# Data section:
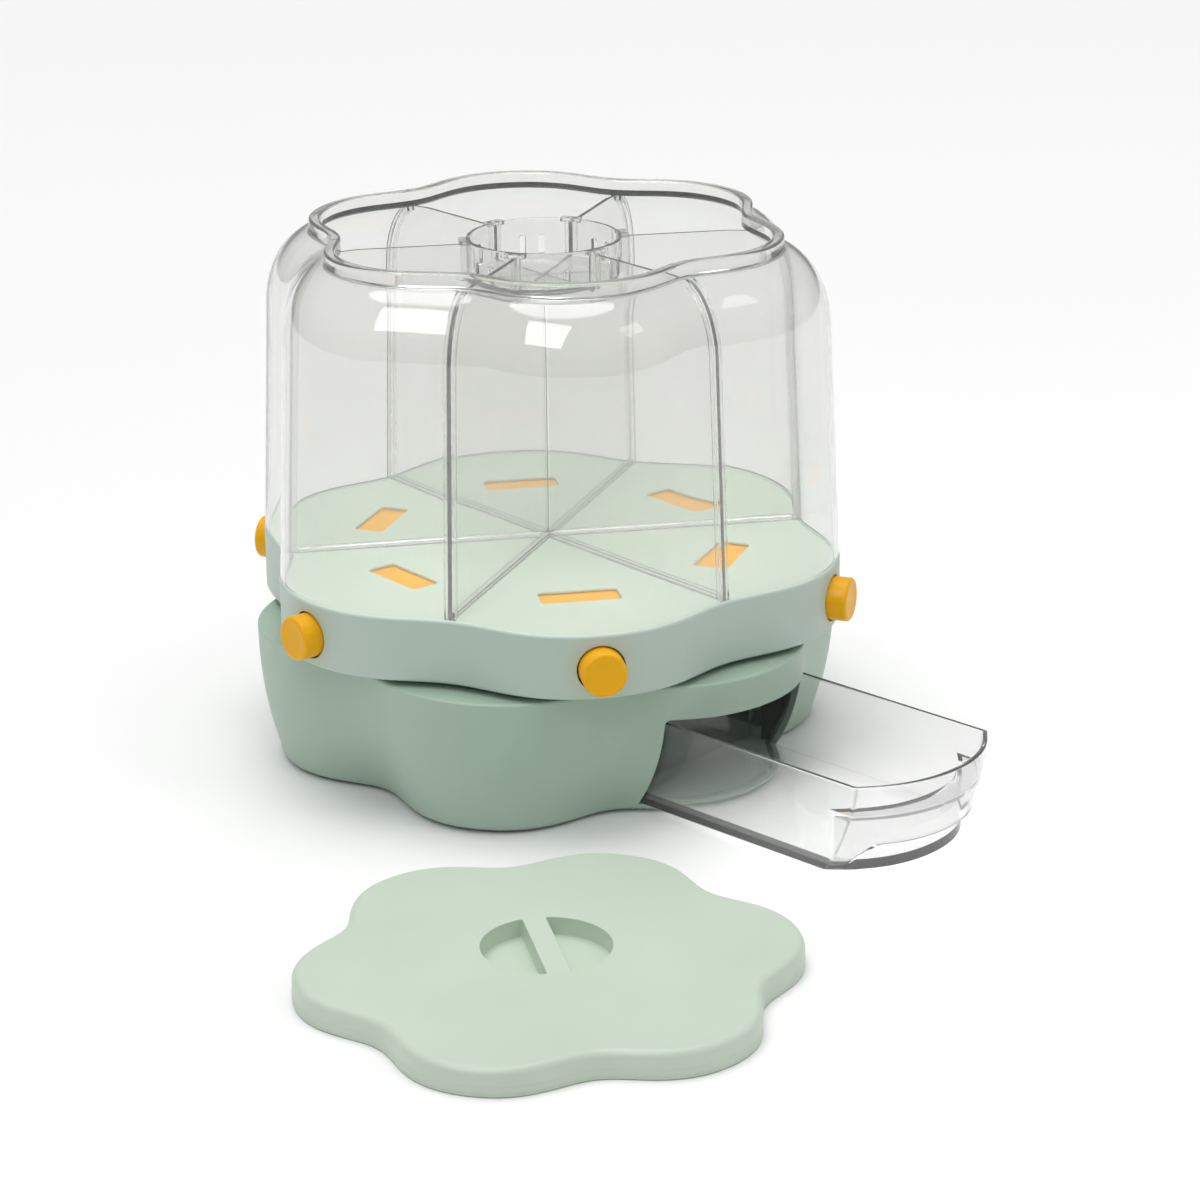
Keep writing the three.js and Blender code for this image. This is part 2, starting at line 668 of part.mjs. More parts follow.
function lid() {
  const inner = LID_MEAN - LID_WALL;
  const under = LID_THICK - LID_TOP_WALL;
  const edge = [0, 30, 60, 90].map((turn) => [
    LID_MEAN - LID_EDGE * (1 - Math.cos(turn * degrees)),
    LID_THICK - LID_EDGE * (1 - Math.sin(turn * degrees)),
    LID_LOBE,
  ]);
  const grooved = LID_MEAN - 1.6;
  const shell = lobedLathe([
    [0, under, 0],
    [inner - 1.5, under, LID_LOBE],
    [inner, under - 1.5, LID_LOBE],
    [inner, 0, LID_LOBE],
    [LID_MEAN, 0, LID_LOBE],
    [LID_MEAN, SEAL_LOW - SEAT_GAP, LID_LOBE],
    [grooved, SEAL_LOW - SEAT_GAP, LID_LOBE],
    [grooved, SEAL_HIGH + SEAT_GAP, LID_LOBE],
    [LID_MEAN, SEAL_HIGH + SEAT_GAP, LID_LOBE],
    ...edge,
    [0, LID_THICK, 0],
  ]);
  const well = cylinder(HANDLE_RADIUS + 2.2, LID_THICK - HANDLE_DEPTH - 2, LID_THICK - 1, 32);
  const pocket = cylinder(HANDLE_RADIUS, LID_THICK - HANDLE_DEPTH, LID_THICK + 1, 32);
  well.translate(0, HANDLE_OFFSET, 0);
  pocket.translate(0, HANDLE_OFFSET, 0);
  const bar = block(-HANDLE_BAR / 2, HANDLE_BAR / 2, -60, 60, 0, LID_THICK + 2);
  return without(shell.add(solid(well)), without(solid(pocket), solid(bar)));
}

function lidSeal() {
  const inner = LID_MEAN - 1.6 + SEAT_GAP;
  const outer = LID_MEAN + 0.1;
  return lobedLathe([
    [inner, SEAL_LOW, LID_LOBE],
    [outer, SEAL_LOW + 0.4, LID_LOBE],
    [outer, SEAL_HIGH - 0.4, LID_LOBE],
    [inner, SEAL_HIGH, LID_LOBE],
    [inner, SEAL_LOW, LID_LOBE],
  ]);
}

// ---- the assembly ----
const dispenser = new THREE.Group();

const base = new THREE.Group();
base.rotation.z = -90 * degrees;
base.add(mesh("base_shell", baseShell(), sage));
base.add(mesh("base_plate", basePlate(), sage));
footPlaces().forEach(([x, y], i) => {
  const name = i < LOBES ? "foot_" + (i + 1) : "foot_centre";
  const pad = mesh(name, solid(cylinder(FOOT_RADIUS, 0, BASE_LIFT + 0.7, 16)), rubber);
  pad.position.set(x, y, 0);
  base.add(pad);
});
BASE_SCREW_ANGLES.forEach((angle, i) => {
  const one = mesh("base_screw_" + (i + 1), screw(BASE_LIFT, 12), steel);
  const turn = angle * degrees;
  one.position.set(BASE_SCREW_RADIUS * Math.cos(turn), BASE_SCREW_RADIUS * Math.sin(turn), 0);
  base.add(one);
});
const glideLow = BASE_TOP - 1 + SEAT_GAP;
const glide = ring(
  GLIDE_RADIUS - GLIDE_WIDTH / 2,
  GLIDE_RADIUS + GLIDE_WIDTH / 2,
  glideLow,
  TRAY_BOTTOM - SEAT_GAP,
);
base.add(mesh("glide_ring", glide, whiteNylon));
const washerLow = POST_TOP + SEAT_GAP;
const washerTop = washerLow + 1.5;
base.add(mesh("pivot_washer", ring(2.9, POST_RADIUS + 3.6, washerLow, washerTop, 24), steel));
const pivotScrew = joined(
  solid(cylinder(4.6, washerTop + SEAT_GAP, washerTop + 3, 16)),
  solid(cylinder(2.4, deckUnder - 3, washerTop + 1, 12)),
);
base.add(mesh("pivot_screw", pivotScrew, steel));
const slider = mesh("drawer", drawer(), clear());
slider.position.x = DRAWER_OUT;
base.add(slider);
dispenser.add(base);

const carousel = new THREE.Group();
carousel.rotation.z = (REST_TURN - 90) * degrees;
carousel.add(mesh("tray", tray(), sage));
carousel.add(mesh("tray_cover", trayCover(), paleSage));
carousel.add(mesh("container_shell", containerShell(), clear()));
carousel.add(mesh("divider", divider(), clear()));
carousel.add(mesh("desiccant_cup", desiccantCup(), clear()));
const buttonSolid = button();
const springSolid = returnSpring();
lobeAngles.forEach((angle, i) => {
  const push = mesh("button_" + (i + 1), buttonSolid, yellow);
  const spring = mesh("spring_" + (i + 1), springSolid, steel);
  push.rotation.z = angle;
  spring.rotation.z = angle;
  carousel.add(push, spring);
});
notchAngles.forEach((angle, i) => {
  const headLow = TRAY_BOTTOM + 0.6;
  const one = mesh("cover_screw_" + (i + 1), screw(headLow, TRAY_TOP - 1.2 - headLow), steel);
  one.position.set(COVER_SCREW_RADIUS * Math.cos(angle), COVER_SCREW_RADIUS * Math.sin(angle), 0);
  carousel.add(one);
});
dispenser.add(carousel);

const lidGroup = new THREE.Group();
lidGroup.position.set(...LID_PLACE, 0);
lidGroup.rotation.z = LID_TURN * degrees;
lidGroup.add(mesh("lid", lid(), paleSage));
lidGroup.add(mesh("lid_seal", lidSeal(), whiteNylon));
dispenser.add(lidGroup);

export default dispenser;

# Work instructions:
Output the full listing exactly as it stands.

# Result below:
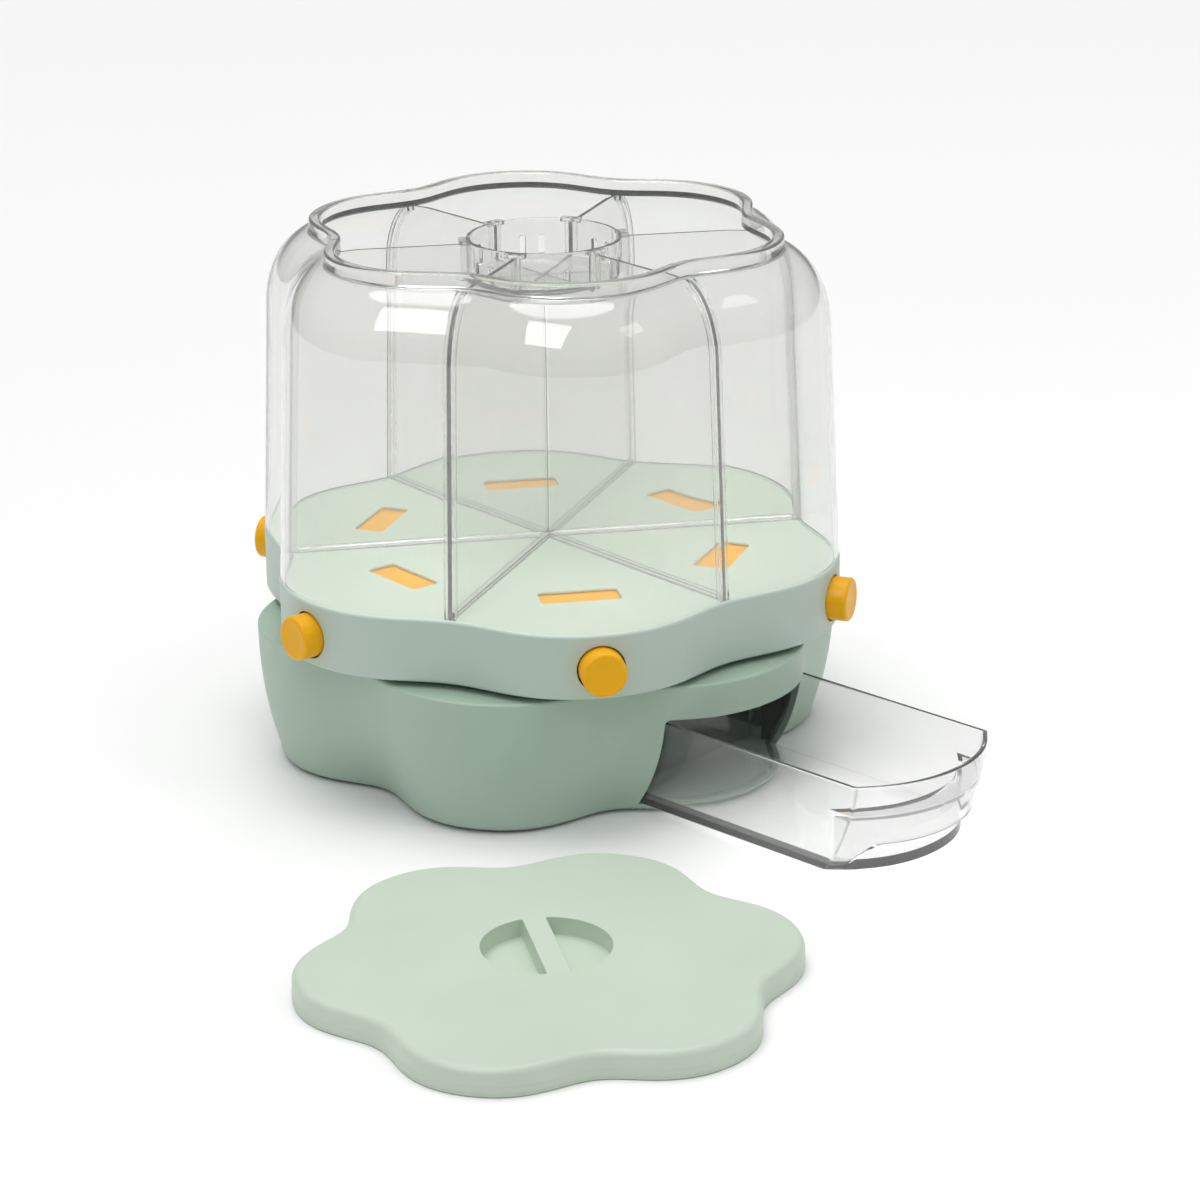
Keep writing the three.js and Blender code for this image. This is part 2, starting at line 668 of part.mjs. More parts follow.
function lid() {
  const inner = LID_MEAN - LID_WALL;
  const under = LID_THICK - LID_TOP_WALL;
  const edge = [0, 30, 60, 90].map((turn) => [
    LID_MEAN - LID_EDGE * (1 - Math.cos(turn * degrees)),
    LID_THICK - LID_EDGE * (1 - Math.sin(turn * degrees)),
    LID_LOBE,
  ]);
  const grooved = LID_MEAN - 1.6;
  const shell = lobedLathe([
    [0, under, 0],
    [inner - 1.5, under, LID_LOBE],
    [inner, under - 1.5, LID_LOBE],
    [inner, 0, LID_LOBE],
    [LID_MEAN, 0, LID_LOBE],
    [LID_MEAN, SEAL_LOW - SEAT_GAP, LID_LOBE],
    [grooved, SEAL_LOW - SEAT_GAP, LID_LOBE],
    [grooved, SEAL_HIGH + SEAT_GAP, LID_LOBE],
    [LID_MEAN, SEAL_HIGH + SEAT_GAP, LID_LOBE],
    ...edge,
    [0, LID_THICK, 0],
  ]);
  const well = cylinder(HANDLE_RADIUS + 2.2, LID_THICK - HANDLE_DEPTH - 2, LID_THICK - 1, 32);
  const pocket = cylinder(HANDLE_RADIUS, LID_THICK - HANDLE_DEPTH, LID_THICK + 1, 32);
  well.translate(0, HANDLE_OFFSET, 0);
  pocket.translate(0, HANDLE_OFFSET, 0);
  const bar = block(-HANDLE_BAR / 2, HANDLE_BAR / 2, -60, 60, 0, LID_THICK + 2);
  return without(shell.add(solid(well)), without(solid(pocket), solid(bar)));
}

function lidSeal() {
  const inner = LID_MEAN - 1.6 + SEAT_GAP;
  const outer = LID_MEAN + 0.1;
  return lobedLathe([
    [inner, SEAL_LOW, LID_LOBE],
    [outer, SEAL_LOW + 0.4, LID_LOBE],
    [outer, SEAL_HIGH - 0.4, LID_LOBE],
    [inner, SEAL_HIGH, LID_LOBE],
    [inner, SEAL_LOW, LID_LOBE],
  ]);
}

// ---- the assembly ----
const dispenser = new THREE.Group();

const base = new THREE.Group();
base.rotation.z = -90 * degrees;
base.add(mesh("base_shell", baseShell(), sage));
base.add(mesh("base_plate", basePlate(), sage));
footPlaces().forEach(([x, y], i) => {
  const name = i < LOBES ? "foot_" + (i + 1) : "foot_centre";
  const pad = mesh(name, solid(cylinder(FOOT_RADIUS, 0, BASE_LIFT + 0.7, 16)), rubber);
  pad.position.set(x, y, 0);
  base.add(pad);
});
BASE_SCREW_ANGLES.forEach((angle, i) => {
  const one = mesh("base_screw_" + (i + 1), screw(BASE_LIFT, 12), steel);
  const turn = angle * degrees;
  one.position.set(BASE_SCREW_RADIUS * Math.cos(turn), BASE_SCREW_RADIUS * Math.sin(turn), 0);
  base.add(one);
});
const glideLow = BASE_TOP - 1 + SEAT_GAP;
const glide = ring(
  GLIDE_RADIUS - GLIDE_WIDTH / 2,
  GLIDE_RADIUS + GLIDE_WIDTH / 2,
  glideLow,
  TRAY_BOTTOM - SEAT_GAP,
);
base.add(mesh("glide_ring", glide, whiteNylon));
const washerLow = POST_TOP + SEAT_GAP;
const washerTop = washerLow + 1.5;
base.add(mesh("pivot_washer", ring(2.9, POST_RADIUS + 3.6, washerLow, washerTop, 24), steel));
const pivotScrew = joined(
  solid(cylinder(4.6, washerTop + SEAT_GAP, washerTop + 3, 16)),
  solid(cylinder(2.4, deckUnder - 3, washerTop + 1, 12)),
);
base.add(mesh("pivot_screw", pivotScrew, steel));
const slider = mesh("drawer", drawer(), clear());
slider.position.x = DRAWER_OUT;
base.add(slider);
dispenser.add(base);

const carousel = new THREE.Group();
carousel.rotation.z = (REST_TURN - 90) * degrees;
carousel.add(mesh("tray", tray(), sage));
carousel.add(mesh("tray_cover", trayCover(), paleSage));
carousel.add(mesh("container_shell", containerShell(), clear()));
carousel.add(mesh("divider", divider(), clear()));
carousel.add(mesh("desiccant_cup", desiccantCup(), clear()));
const buttonSolid = button();
const springSolid = returnSpring();
lobeAngles.forEach((angle, i) => {
  const push = mesh("button_" + (i + 1), buttonSolid, yellow);
  const spring = mesh("spring_" + (i + 1), springSolid, steel);
  push.rotation.z = angle;
  spring.rotation.z = angle;
  carousel.add(push, spring);
});
notchAngles.forEach((angle, i) => {
  const headLow = TRAY_BOTTOM + 0.6;
  const one = mesh("cover_screw_" + (i + 1), screw(headLow, TRAY_TOP - 1.2 - headLow), steel);
  one.position.set(COVER_SCREW_RADIUS * Math.cos(angle), COVER_SCREW_RADIUS * Math.sin(angle), 0);
  carousel.add(one);
});
dispenser.add(carousel);

const lidGroup = new THREE.Group();
lidGroup.position.set(...LID_PLACE, 0);
lidGroup.rotation.z = LID_TURN * degrees;
lidGroup.add(mesh("lid", lid(), paleSage));
lidGroup.add(mesh("lid_seal", lidSeal(), whiteNylon));
dispenser.add(lidGroup);

export default dispenser;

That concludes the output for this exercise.